## START AVAILABLE DATA

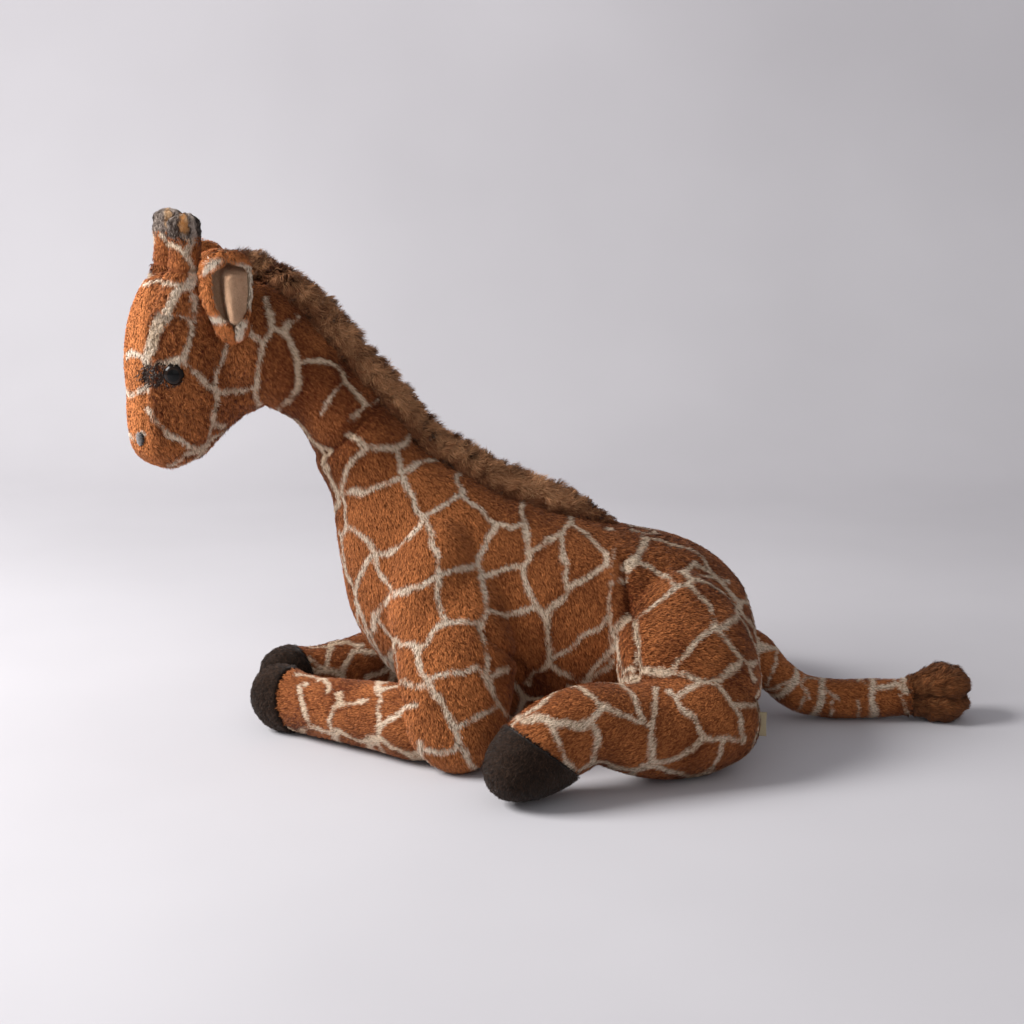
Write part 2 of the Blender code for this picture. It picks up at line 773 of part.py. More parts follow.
def ear_leaf(name, side, back, front, trim):
    """A cupped leaf bent along its length, from a depth of back to a depth of front.

    Trim is how many rows and columns of the grid are left off at each edge.
    """
    points = [Vector((0, side * out * EAR_LENGTH, up * EAR_LENGTH))
              for out, up, _, _ in EAR_SHARES]
    form = bmesh.new()
    layers = []
    for depth in (back, front):
        grid = []
        for index in range(trim, len(points) - trim):
            before = points[max(index - 1, 0)]
            after = points[min(index + 1, len(points) - 1)]
            along = (after - before).normalized()
            outward = Vector((0, -along.z, along.y)) * -side
            _, _, width, wrap_share = EAR_SHARES[index]
            wrap = EAR_WRAP * wrap_share
            curve = EAR_WIDTH / 2 * width / math.sin(wrap)
            radius = curve - depth
            line = []
            for column in range(trim, EAR_COLUMNS + 1 - trim):
                turn = wrap * (2 * column / EAR_COLUMNS - 1)
                line.append(form.verts.new(
                    points[index] + outward * (curve - radius * math.cos(turn))
                    + Vector((radius * math.sin(turn), 0, 0))))
            grid.append(line)
        layers.append(grid)
    low, high = layers
    last = len(low) - 1
    columns = len(low[0]) - 1
    for i in range(last):
        for j in range(columns):
            for grid in layers:
                form.faces.new((grid[i][j], grid[i + 1][j], grid[i + 1][j + 1]))
                form.faces.new((grid[i][j], grid[i + 1][j + 1], grid[i][j + 1]))
        for j in (0, columns):
            form.faces.new((low[i][j], low[i + 1][j], high[i + 1][j], high[i][j]))
    for i in (0, last):
        for j in range(columns):
            form.faces.new((low[i][j], low[i][j + 1], high[i][j + 1], high[i][j]))
    return finish_mesh(name, form)


def make_ears(parent, pose, head_tool, neck_tool):
    """Each ear is a plush leaf with a velour lining, hung from the top of the head."""
    ahead, lift_share = EAR_ROOT_SHARES
    _, _, broad = head_section(lift_share)
    flank = math.sqrt(1 - ahead**2)
    joints = {}
    for side, name in SIDES:
        foot = Vector((-ahead * HEAD_DEPTH, side * broad * flank,
                       lift_share * HEAD_HEIGHT))
        place = pose @ foot
        joint = empty("ear_joint_" + name, place, parent)
        at_root = pose @ Matrix.Translation(foot)
        cloth = ear_leaf("ear_" + name, side, 0, EAR_CLOTH, 0)
        lining_back = EAR_CLOTH + EAR_SEAM_GAP
        lining = ear_leaf("ear_lining_" + name, side, lining_back,
                          lining_back + EAR_LINING, 1)
        ear = add("ear_" + name, cloth, plush(), joint, at_root)
        cut(ear, head_tool, neck_tool)
        add("ear_lining_" + name, lining, ear_velour(), joint, at_root)
        joints["ear_" + name] = place
    return joints


def back_line(stations):
    """Points along the top of a spine."""
    line = []
    for index, (centre, tall, _) in enumerate(stations):
        before = stations[max(index - 1, 0)][0]
        after = stations[min(index + 1, len(stations) - 1)][0]
        along = (after - before).normalized()
        up = Vector((0, 1, 0)).cross(along)
        if up.z < 0:
            up = -up
        line.append(centre + up * tall)
    return line


def crown_line(pose):
    """Points up the back of the head and over its crown."""
    line = []
    for lift_share in MANE_CROWN_SHARES:
        middle, deep, _ = head_section(lift_share)
        line.append(pose @ Vector((middle + deep, 0, lift_share * HEAD_HEIGHT)))
    return line


def read_line(points, start, end, count):
    """Points between two shares of a line's length."""
    rows = np.array([tuple(point) for point in points])
    steps = np.concatenate(([0.0], np.cumsum(np.linalg.norm(np.diff(rows, axis=0), axis=1))))
    places = np.linspace(start, end, count) * steps[-1]
    return [Vector([float(np.interp(place, steps, rows[:, axis])) for axis in range(3)])
            for place in places]


def make_mane(name, parent, points, tools):
    """A ridge of long pile that stands on the neck or the back."""
    stations = []
    for point, share in zip(points, np.linspace(*MANE_FADE_SHARES, len(points))):
        fade = math.sqrt(math.sin(math.pi * share))
        stations.append((point, MANE_HEIGHT * fade, MANE_WIDTH / 2 * fade))
    mesh = loft_mesh(name, stations, Vector((0, 1, 0)), LIMB_RINGS, SMALL_SIDES)
    mane = add(name, mesh, long_pile(), parent)
    cut(mane, *tools)
    return mane


def leg_stations(joint, heading, length, thickness, rows, hoof_size, hoof_rows):
    """A lying leg's spine along the floor, from its knuckle to its toe."""
    hoof_length, hoof_height, hoof_width = hoof_size
    stations = []
    for along, lift, tall, broad in rows:
        centre = joint + heading * along * length
        centre.z = lift * thickness
        stations.append((centre, tall * thickness, broad * thickness))
    for along, lift, tall, broad in hoof_rows:
        centre = joint + heading * (length + along * hoof_length)
        centre.z = lift * hoof_height
        stations.append((centre, tall * hoof_height, broad * hoof_width))
    return knuckle(stations)


def make_leg(name, hoof_name, parent, joint, heading, length, thickness, rows,
             hoof_size, hoof_rows, seam_shares, seam_tilt, tools):
    """A lying leg and its hoof, one form parted at the hoof's seam."""
    stations = leg_stations(joint, heading, length, thickness, rows, hoof_size, hoof_rows)
    across = Vector((-heading.y, heading.x, 0))
    whole = loft_mesh(name + "_whole", stations, across, LIMB_RINGS, LIMB_SIDES)
    whole.transform(Matrix.Translation((0, 0, resting(whole))))
    tool = grown(whole, GAP)
    flatten(whole)
    seam_along, seam_lift = seam_shares
    seam = joint + heading * (length + seam_along * hoof_size[0])
    seam.z = seam_lift * hoof_size[1]
    toward = heading * math.cos(seam_tilt) - Vector((0, 0, math.sin(seam_tilt)))
    cloth = half_of(whole, name, seam - toward * GAP / 2, toward)
    hoof = half_of(whole, hoof_name, seam + toward * GAP / 2, -toward)
    cut(add(name, cloth, plush(), parent), *tools)
    add(hoof_name, hoof, hoof_velour(), parent)
    return whole, tool


def limb_root_stations(top, out_way, length, width, height, rows):
    """A haunch's or shoulder's spine, from its top down and out."""
    return [(top + Vector((back * length, 0, -down * height)) + out_way * out * width,
             broad * width, long * length)
            for back, out, down, long, broad in rows]


def make_haunch(name, side, root, top, size, rows, tools, on_floor):
    length, width, height = size
    stations = limb_root_stations(top, Vector((0, side, 0)), length, width, height, rows)
    mesh = loft_mesh(name, stations, Vector((1, 0, 0)), LIMB_RINGS, LIMB_SIDES)
    if on_floor:
        mesh.transform(Matrix.Translation((0, 0, resting(mesh))))
        flatten(mesh)
    piece = add(name, mesh, plush(), root)
    cut(piece, *tools)


def label_mesh(knuckle_place):
    """A blank tab of folded tape, sewn upright into the hind leg's rear seam."""
    start = SHANK_THICKNESS / 4
    end = SHANK_THICKNESS / 2 + LABEL_REACH
    middle = LABEL_LIFT_SHARE * SHANK_THICKNESS - knuckle_place.z
    low = middle - LABEL_HEIGHT / 2
    high = middle + LABEL_HEIGHT / 2
    mesh = prism_mesh("label", [(start, low), (end, low), (end, high), (start, high)],
                      LABEL_THICKNESS / 2)
    mesh.transform(Matrix.Translation(knuckle_place) @ Matrix.Rotation(LABEL_TURN, 4, "Z"))
    return mesh


def make_hind_leg(side, name, root, seat, torso_tool):
    """A haunch over a shank that swings out on its knuckle."""
    radius = SHANK_THICKNESS / 2
    along, out = HOCK_SHARES
    place = on_body((along, out, 0), 0, side)
    place.z = radius
    joint = empty("shank_joint_" + name, place, root)
    heading = Vector((-math.cos(SHANK_SPLAY), side * math.sin(SHANK_SPLAY), 0))
    hoof_size = (HIND_HOOF_LENGTH, HIND_HOOF_HEIGHT, HIND_HOOF_WIDTH)
    whole, tool = make_leg("shank_" + name, "hind_hoof_" + name, joint, place, heading,
                           SHANK_LENGTH, SHANK_THICKNESS, SHANK_SHARES, hoof_size,
                           HIND_HOOF_SHARES, SHANK_SEAM_SHARES, SHANK_SEAM_TILT,
                           [torso_tool])
    tab = label_mesh(place)
    moving = [whole, tab] if side == LEFT else [whole]
    room = swept(moving, place, "Z", -side * SHANK_SWING, THIGH_LENGTH)
    if side == LEFT:
        cut(add("label", tab, label_cloth(), joint), cutter("shank_left", tool, joint))
    room_tool = cutter("shank_room_" + name, room, root)
    make_haunch("haunch_" + name, side, root, on_body(HIP_SHARES, seat, side),
                (THIGH_LENGTH, THIGH_WIDTH, THIGH_HEIGHT), THIGH_SHARES,
                [torso_tool, room_tool], False)
    return place


def make_fore_leg(side, name, root, seat, torso_tool):
    """A shoulder over a foreleg that swings out on its knuckle."""
    radius = FORELEG_THICKNESS / 2
    along, out = ELBOW_SHARES
    place = on_body((along, out, 0), 0, side)
    place.z = radius
    joint = empty("foreleg_joint_" + name, place, root)
    hoof_out = (FRONT_HOOF_WIDTH + FRONT_HOOF_SPACE) / 2
    inward = abs(place.y) - hoof_out
    heading = Vector((-math.sqrt(FORELEG_LENGTH**2 - inward**2), -side * inward, 0))
    heading.normalize()
    hoof_size = (FRONT_HOOF_LENGTH, FRONT_HOOF_HEIGHT, FRONT_HOOF_WIDTH)
    whole, _ = make_leg("foreleg_" + name, "front_hoof_" + name, joint, place, heading,
                        FORELEG_LENGTH, FORELEG_THICKNESS, FORELEG_SHARES, hoof_size,
                        FRONT_HOOF_SHARES, FORELEG_SEAM_SHARES, FORELEG_SEAM_TILT,
                        [torso_tool])
    room = swept([whole], place, "Z", -side * FORELEG_SWING, SHOULDER_LENGTH)
    room_tool = cutter("foreleg_room_" + name, room, root)
    make_haunch("shoulder_" + name, side, root, on_body(SHOULDER_TOP_SHARES, seat, side),
                (SHOULDER_LENGTH, SHOULDER_WIDTH, SHOULDER_HEIGHT), SHOULDER_SHARES,
                [torso_tool, room_tool], True)
    return place


def make_tail(root, seat):
    """A tail that lies on the floor, lifts on its knuckle and ends in a tuft."""
    start = on_body((TAIL_ROOT_SHARE, 0, 0), 0)
    stations = [(start + Vector((along * TAIL_LENGTH, 0, lift * TAIL_THICKNESS)),
                 tall * TAIL_THICKNESS, broad * TAIL_THICKNESS)
                for along, lift, tall, broad in TAIL_SHARES]
    seam = stations[-1][0]
    stations += [(Vector((seam.x + along * TUFT_LENGTH, 0, lift * TUFT_HEIGHT)),
                  tall * TUFT_HEIGHT, broad * TUFT_WIDTH)
                 for along, lift, tall, broad in TUFT_SHARES]
    whole = loft_mesh("tail_whole", knuckle(stations), Vector((0, 1, 0)), TAIL_RINGS,
                      SMALL_SIDES)
    drop = resting(whole)
    whole.transform(Matrix.Translation((0, 0, drop)))
    place = stations[0][0] + Vector((0, 0, drop))
    room = swept([whole], place, "Y", -TAIL_LIFT, TAIL_THICKNESS)
    flatten(whole)
    joint = empty("tail_joint", place, root)
    back = Vector((1, 0, 0))
    add("tail", half_of(whole, "tail", seam - back * GAP / 2, back), plush(), joint)
    tuft = half_of(whole, "tail_tuft", seam + back * GAP / 2, -back)
    add("tail_tuft", tuft, long_pile(), joint)
    return place, cutter("tail_room", room, root)


def centre_on_floor(root):
    """Move the whole toy so that its box stands centred on the origin."""
    bpy.context.view_layer.update()
    graph = bpy.context.evaluated_depsgraph_get()
    lows = []
    highs = []
    for item in bpy.data.objects:
        if item.type != "MESH" or item.hide_render:
            continue
        shown = item.evaluated_get(graph)
        corners = np.array([tuple(shown.matrix_world @ vert.co)
                            for vert in shown.data.vertices])
        lows.append(corners.min(axis=0))
        highs.append(corners.max(axis=0))
    middle = (np.min(lows, axis=0) + np.max(highs, axis=0)) / 2
    root.location = (-middle[0], -middle[1], -np.min(lows, axis=0)[2])


def build():
    for item in list(bpy.data.objects):
        bpy.data.objects.remove(item)
    root = empty("giraffe", (0, 0, 0))
    torso, torso_tool, stations, seat = make_torso(root)
    seam = stations[-1][0]
    ball = seam_ball(stations)
    joints = {"head": ball[0]}

    head_joint = empty("head_joint", ball[0], root)
    spine = neck_stations(seam)
    pose = head_frame(seam + neck_way() * NECK_LENGTH)
    head_tool = make_head(head_joint, pose)
    neck_tool, neck_hollow = make_upper_neck(head_joint, ball, spine, head_tool)
    make_nostrils(head_joint, pose, head_tool)
    make_horns(head_joint, pose, head_tool)
    joints.update(make_ears(head_joint, pose, head_tool, neck_tool))

    upper_line = [*back_line(spine)[:MANE_NECK_STATIONS], *crown_line(pose)]
    upper_line = read_line(upper_line, 0, 1, LIMB_RINGS)
    make_mane("mane_neck", head_joint, upper_line, [head_tool, neck_tool, neck_hollow])
    lower_line = read_line(back_line(stations)[::-1], MANE_START_SHARE, MANE_END_SHARE,
                           LIMB_RINGS)
    make_mane("mane_back", root, lower_line, [torso_tool])

    for side, name in SIDES:
        joints["shank_" + name] = make_hind_leg(side, name, root, seat, torso_tool)
        joints["foreleg_" + name] = make_fore_leg(side, name, root, seat, torso_tool)
    joints["tail"], tail_room = make_tail(root, seat)
    cut(torso, tail_room)
    centre_on_floor(root)
    for name, place in joints.items():
        print("joint", name, [round(value, 5) for value in place + root.location])


build()
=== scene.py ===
"""Looks of a lying plush giraffe: its cloth skins, its pile, its mane and the plain studio round it.

Every length is in metres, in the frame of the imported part: the nose points to -X, the
left side faces -Y and Z is up.  Places given in pixels belong to the photograph's
1024 x 1024 frame and are carried onto the skins by rays from the camera.
"""

import math

import bmesh
import bpy
import numpy as np
from mathutils import Matrix, Vector
from mathutils.bvhtree import BVHTree
from mathutils.kdtree import KDTree


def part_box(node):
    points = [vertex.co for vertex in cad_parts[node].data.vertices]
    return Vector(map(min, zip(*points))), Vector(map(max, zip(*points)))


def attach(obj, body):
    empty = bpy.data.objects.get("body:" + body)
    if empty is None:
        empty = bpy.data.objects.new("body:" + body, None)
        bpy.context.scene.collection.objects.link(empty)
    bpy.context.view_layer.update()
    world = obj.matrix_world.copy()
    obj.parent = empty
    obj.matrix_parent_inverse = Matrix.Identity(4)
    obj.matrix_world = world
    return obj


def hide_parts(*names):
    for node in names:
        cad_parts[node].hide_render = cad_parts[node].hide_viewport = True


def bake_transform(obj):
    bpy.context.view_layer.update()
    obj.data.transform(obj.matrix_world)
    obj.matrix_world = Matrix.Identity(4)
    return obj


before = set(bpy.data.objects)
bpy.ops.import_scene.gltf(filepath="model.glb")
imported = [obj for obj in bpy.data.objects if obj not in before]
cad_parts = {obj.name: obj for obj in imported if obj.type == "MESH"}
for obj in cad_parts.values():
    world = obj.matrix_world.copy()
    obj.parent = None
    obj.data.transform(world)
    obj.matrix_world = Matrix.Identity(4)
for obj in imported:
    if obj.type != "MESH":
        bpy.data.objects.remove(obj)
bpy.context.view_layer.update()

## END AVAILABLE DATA

◆ WHAT YOU SHOULD DO ◆
In the listing above, locate the line containing "joints.update(make_ears(head_joint, pose, head_tool, neck_tool))" and the line containing "if empty is", then transcribe both and every line between them verbatim.

◆ WRITTEN SOLUTION ◆
    joints.update(make_ears(head_joint, pose, head_tool, neck_tool))

    upper_line = [*back_line(spine)[:MANE_NECK_STATIONS], *crown_line(pose)]
    upper_line = read_line(upper_line, 0, 1, LIMB_RINGS)
    make_mane("mane_neck", head_joint, upper_line, [head_tool, neck_tool, neck_hollow])
    lower_line = read_line(back_line(stations)[::-1], MANE_START_SHARE, MANE_END_SHARE,
                           LIMB_RINGS)
    make_mane("mane_back", root, lower_line, [torso_tool])

    for side, name in SIDES:
        joints["shank_" + name] = make_hind_leg(side, name, root, seat, torso_tool)
        joints["foreleg_" + name] = make_fore_leg(side, name, root, seat, torso_tool)
    joints["tail"], tail_room = make_tail(root, seat)
    cut(torso, tail_room)
    centre_on_floor(root)
    for name, place in joints.items():
        print("joint", name, [round(value, 5) for value in place + root.location])


build()
=== scene.py ===
"""Looks of a lying plush giraffe: its cloth skins, its pile, its mane and the plain studio round it.

Every length is in metres, in the frame of the imported part: the nose points to -X, the
left side faces -Y and Z is up.  Places given in pixels belong to the photograph's
1024 x 1024 frame and are carried onto the skins by rays from the camera.
"""

import math

import bmesh
import bpy
import numpy as np
from mathutils import Matrix, Vector
from mathutils.bvhtree import BVHTree
from mathutils.kdtree import KDTree


def part_box(node):
    points = [vertex.co for vertex in cad_parts[node].data.vertices]
    return Vector(map(min, zip(*points))), Vector(map(max, zip(*points)))


def attach(obj, body):
    empty = bpy.data.objects.get("body:" + body)
    if empty is None:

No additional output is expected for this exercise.